Thing is, there does appear to be people who are working on this, but I haven’t seen any examples yet of anything better than this robot hitting balls pitched to it from another robot at 25 mph. Now, that article is from 2009, but I have not seen any updates yet. I suppose it could be for lack of interest in funding a project like this, but there does appear to be a few people working on this, and nothing has surfaced quite yet. While it seems like a fairly easy problem to me, or rather, not as monumentally difficult as other posters here are suggesting, I wonder if the devil’s in the details and it’s a bit computationally more difficult than we are giving credit for it being.
I’m a little astonished that anybody would think it’s not… it’s not just a question of swinging the bat fast; the robot needs to judge from viewing the pitcher where in the strike zone the ball will be, (if it’ll be in the strike zone at all.)
It may be a solved problem given current technology–but that doesn’t mean it’s easy, just that the hard work’s been done.
Well, I was assuming the fact we’re standing on the shoulders of giants and the funding is in place. Lots of things are not major engineering challenges, but they still cost a lot of dough.
I think making a human-shaped robot that can hit is probably not that hard. Making a robot that can crush a baseball, sure. That is a very specific type of motion that is well understood and you could make a human-shaped robot to do that.
But to make the same machine now be able to run the bases… wow, that’s way hard. As has been pointed out, just getting robots to walk and run is a recent thing. To have a machine that can do both is probably not something that exists now.
To now teach it to play second base… well, now we’re well into science fiction territory.
Farnsworth: He’s good all right. But he’s no Clem Johnson. And Johnson played back in the days when steroid injections were mandatory.
Bender: Clem Johnson? That skin bag wouldn’t have lasted one pitch in the old Robot Leagues! Now Wireless Joe Jackson, there was a blern hitting machine!
Leela: Exactly! He was a machine designed to hit blerns! I mean come on! Wireless Joe was nothing but a programmable bat on wheels.
Bender: Oh and I suppose the Pitchamatic 5000 was just a modified howitzer!
Leela: Yep.
If you’re going to give the batting robot the edge because it has more time to make its decision, you have to take into account the pitching robot whose fastball might be ~250 mph.
Can you point to the specific existing technology that you believe shows it’s trivially easy to trigger a bat swing dramatically faster than a human’s on a narrow enough adjusted swing path?
Also curious as to how closely you follow the engineering and robotics literature.
If I provided an example of a machine that was actually MORE impressive than a baseball-hitting robot - let’s say a robot that could identify an incoming projectile from thousands of meters away, determine its speed, trajectory and other characteristics of flight, and then calculate the correct timing to not only strike it with another object, *but to do so with another flying object *- as if throwing a baseball at another baseball and hitting it in mid-flight - would that suffice to demonstrate the technology exists? What if I said they’d had stuff like this for decades?

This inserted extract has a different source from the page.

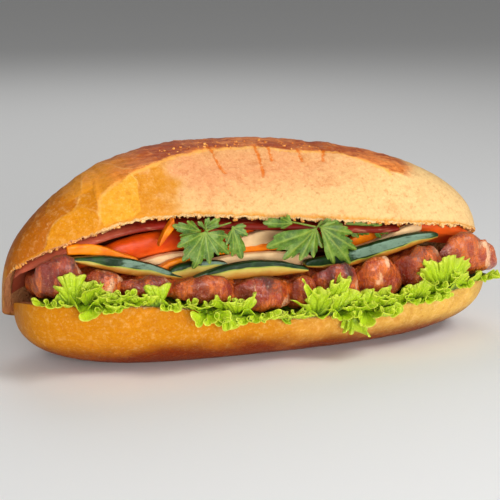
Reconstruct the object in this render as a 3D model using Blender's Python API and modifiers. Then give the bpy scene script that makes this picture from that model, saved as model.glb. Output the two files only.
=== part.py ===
"""A banh mi sandwich: one split loaf, hinged along its back and opened by its fillings.

The loaf lies along X with its mouth towards -Y and its flat base at the lowest point. It is shaped
closed, as two half loaves that meet in the cut, and the upper half is then opened about the hinge by
an angle that varies along the loaf. The fillings lie on the cut, one layer on the other:
lettuce, grilled pork, cucumber, pickled carrot and daikon, tomato, coriander, and ham under the lid.
Lengths are in metres. Rows of five values are read at equal steps from the left end to the right.
"""

import math

import bmesh
import bpy
import numpy as np

MM = 0.001

# Loaf
WIDTH = 76 * MM
LOWER_LENGTH, LOWER_CENTRE = 211 * MM, 0.5 * MM
UPPER_LENGTH, UPPER_CENTRE = 215 * MM, -2 * MM
LIP_HEIGHT = (32, 29.5, 20, 21, 26)  # of the cut at the front, in mm
BACK_HEIGHT = (10, 10, 11, 11, 12)  # of the cut at the back, in mm
CROWN = (35, 43.5, 51, 49.3, 45.5)  # of the upper half above the cut, in mm
OPENING = (18.5, 31.5, 36.5, 30.4, 23.5)  # of the upper half about the hinge, in degrees
CUT_CURVE = 2.2  # the cut stays high at the front and falls towards the back
HINGE_INSET = 7 * MM
BULGE_RISE = 5 * MM  # the upper half is widest this far above its cut
BULGE_RADIUS = 13 * MM
HOLLOW = 8 * MM
HOLLOW_POWERS = (4, 8)  # the hollow is flat inside and ends sharply, across and along the loaf
BASE_OVERLAP = 1.08  # how far the round belly passes the table before it is flattened on it
PLAN_POWER, SECTION_POWER, BELLY_POWER = 3.0, 2.5, 2.3  # superellipses: 2 is round, more is boxier
LOWER_END_POWERS, UPPER_END_POWER = (3.4, 3.0), 2.3  # the lower half's are left and right
LEFT_DROOP, END_ROUNDING = 12 * MM, 7
STATIONS, CRUST_STEPS, CUT_STEPS = 27, 18, 11

# Fillings
GAP = 0.35 * MM
HAM_THICKNESS, HAM_GAP = 2.0 * MM, 0.9 * MM
HAM_FROM, HAM_TO = -0.96, 0.56  # along the lid, from -1 to 1
HAM_FRONT, HAM_BACK = -0.92, 0.45  # across the lid, from -1 (lip) to 1 (back)
LEAF_THICKNESS = 1.2 * MM
# grilled pork from left to right: (left, right, crest, shoulder, back), all in mm, the last three being
# heights: of the front edge, just behind it, and at the back
PORK = (
    (-100, -83, 52, 46, 28),
    (-82, -67, 45, 42, 36.5),
    (-67, -46, 42, 39, 37.5),
    (-46, -20, 41, 37.5, 36),
    (-20, 4, 38.5, 35.5, 32),
    (4, 17, 37, 34, 30),
    (17, 37, 43, 37.5, 29.5),
    (37, 57, 42, 36.5, 27),
    (57, 79, 44.5, 41, 29),
    (79, 108, 46, 37.5, 21.5),
)
PORK_LEAN = -0.22  # sideways shift for each unit of height
PORK_INSET, PORK_BACK, PORK_END = 1.2 * MM, 16 * MM, 0.86
CREST_DEPTH, CREST_SLOPE = 3 * MM, 5 * MM
PORK_POWERS = (2.3, 4, 4)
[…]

I dunno, maybe it’s just me but I’d have a hard time getting worked up or excited about rooting for the robots from Detroit playing the automatons from Boston
The most amazing thing about that clip was how easily the robots stood back up after they fell, and how natural it looked. Much more than their walking and kicking the ball. Nice to see no diving or cars as well (though I didn’t watch it all).

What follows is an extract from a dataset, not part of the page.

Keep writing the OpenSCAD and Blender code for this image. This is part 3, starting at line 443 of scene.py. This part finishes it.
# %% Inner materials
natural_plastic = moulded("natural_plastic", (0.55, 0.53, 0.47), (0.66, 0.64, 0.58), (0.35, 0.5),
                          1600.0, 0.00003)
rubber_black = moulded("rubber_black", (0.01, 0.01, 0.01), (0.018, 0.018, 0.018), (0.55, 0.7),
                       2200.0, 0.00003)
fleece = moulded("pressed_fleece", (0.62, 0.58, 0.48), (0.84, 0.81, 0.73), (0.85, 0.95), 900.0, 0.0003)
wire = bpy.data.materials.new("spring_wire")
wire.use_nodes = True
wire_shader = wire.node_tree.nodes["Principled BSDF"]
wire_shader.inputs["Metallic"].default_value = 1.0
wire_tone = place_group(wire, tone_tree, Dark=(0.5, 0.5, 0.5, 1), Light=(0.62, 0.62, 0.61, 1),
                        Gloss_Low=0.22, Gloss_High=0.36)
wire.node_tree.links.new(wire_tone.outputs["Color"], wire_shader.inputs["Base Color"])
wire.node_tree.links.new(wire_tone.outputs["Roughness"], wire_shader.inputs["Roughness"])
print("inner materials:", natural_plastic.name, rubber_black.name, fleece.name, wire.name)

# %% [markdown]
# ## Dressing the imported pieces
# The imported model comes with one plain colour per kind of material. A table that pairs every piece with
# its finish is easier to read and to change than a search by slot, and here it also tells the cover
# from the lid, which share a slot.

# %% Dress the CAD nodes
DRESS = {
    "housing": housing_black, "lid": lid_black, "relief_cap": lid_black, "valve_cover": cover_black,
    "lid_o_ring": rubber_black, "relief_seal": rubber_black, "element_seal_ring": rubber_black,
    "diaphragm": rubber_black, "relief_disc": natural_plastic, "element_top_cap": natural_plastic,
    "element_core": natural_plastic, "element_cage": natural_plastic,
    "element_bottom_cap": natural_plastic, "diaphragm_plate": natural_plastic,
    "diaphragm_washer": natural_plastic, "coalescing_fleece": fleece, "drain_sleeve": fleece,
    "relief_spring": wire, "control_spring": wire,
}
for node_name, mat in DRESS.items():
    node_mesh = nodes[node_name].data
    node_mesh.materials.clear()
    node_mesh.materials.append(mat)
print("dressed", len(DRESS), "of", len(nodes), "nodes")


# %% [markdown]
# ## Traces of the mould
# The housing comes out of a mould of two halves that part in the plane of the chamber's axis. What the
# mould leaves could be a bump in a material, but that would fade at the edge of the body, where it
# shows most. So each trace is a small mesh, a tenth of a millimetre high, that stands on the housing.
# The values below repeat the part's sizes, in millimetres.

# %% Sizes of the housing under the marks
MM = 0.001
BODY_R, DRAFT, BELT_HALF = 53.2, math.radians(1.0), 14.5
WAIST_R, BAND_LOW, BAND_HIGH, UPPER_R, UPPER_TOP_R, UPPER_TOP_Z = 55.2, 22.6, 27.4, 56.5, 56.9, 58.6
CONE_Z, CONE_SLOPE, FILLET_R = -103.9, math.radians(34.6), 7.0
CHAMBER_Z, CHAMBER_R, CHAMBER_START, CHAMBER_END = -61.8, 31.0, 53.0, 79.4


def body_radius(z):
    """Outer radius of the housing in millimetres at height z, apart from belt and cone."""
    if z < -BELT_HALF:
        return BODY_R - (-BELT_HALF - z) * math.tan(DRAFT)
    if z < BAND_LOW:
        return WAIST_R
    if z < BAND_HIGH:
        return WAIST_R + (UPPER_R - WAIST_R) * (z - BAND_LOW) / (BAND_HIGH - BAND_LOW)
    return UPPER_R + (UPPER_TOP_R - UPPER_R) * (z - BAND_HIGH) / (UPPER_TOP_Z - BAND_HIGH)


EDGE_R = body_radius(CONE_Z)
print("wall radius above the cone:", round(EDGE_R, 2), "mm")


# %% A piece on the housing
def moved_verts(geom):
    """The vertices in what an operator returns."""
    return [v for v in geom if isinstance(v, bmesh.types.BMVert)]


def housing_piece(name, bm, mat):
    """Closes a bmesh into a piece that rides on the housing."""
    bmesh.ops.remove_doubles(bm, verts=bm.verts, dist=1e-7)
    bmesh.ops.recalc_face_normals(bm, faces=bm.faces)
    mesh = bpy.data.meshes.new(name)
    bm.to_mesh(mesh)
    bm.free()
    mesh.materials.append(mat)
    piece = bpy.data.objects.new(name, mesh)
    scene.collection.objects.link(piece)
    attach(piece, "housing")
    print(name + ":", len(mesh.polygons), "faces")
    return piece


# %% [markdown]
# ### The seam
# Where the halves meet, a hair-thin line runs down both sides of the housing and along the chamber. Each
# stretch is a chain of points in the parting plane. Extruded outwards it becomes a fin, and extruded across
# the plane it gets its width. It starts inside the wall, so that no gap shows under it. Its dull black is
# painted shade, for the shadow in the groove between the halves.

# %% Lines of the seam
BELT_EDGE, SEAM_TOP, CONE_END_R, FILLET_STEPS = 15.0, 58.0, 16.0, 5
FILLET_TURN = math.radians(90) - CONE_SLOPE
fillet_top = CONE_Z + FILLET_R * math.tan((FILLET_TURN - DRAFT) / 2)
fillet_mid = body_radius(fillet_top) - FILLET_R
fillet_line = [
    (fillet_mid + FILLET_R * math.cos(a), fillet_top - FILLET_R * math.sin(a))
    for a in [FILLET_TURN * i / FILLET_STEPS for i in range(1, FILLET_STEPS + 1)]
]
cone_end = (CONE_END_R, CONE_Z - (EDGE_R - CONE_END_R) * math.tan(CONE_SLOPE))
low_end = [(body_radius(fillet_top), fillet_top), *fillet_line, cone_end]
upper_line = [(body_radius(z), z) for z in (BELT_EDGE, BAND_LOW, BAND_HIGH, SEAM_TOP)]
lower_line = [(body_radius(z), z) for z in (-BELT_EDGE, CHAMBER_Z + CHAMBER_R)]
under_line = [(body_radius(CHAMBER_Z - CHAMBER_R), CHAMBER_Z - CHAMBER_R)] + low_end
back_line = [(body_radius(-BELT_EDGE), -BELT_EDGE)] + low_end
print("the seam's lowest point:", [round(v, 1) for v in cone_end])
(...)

Wouldn’t this be a fairly trivial application of PitchFX? Given the velocity, spin rate and angle, coming up with a projected trajectory shouldn’t be too hard. You might have to adjust for local atmospheric conditions, but once the robot has seen a couple of pitches, they can probably approximate that too.
Of course, this all goes out the window if the pitcher is throwing a knuckleball.
The speeds and reaction times are comparable, though. You can’t see a baseball coming from a mile away, but it’s also not capable of supersonic speeds and taking multiple evasive action maneuvers.
The reaction time needed to hit a baseball is super fast to a human, but not fast to a machine. Machines are good at making simple decisions very, very quickly.
You need to watch the next video (at least for me it came up next) of the best dives and falls of the 2016 robot soccer. I was literally in tears watching it :D:D
With the dangers of American football becoming more apparent, maybe I should have asked about football playing robots for the NFL instead.
RickJay: the Phalanx is pretty impressive, so is Iron Dome, but while hitting a baseball requires similar technology, can the systems process the information fast enough to calculate a solution and make contact, not with a stream of bullets, but with a single wood stick that it only gets one chance with? To see where I am going, let’s say the Phalanx is going to engage an Exocet missile. If Wikipedia is accurate, the Exocet has a minimum range of 43 miles and a top speed of 705 mph. Phalanx has an effective range of about 2 miles. If doing the math correctly, it has a bit over 3 minutes to identify the target, project an intercept, and engage. Can we get that time down to less than a second in the batter’s box?
Rysto: Is PitchFX accurate enough? Being off by a little on location or speed could throw off the swing and be the difference between a hit or a strike.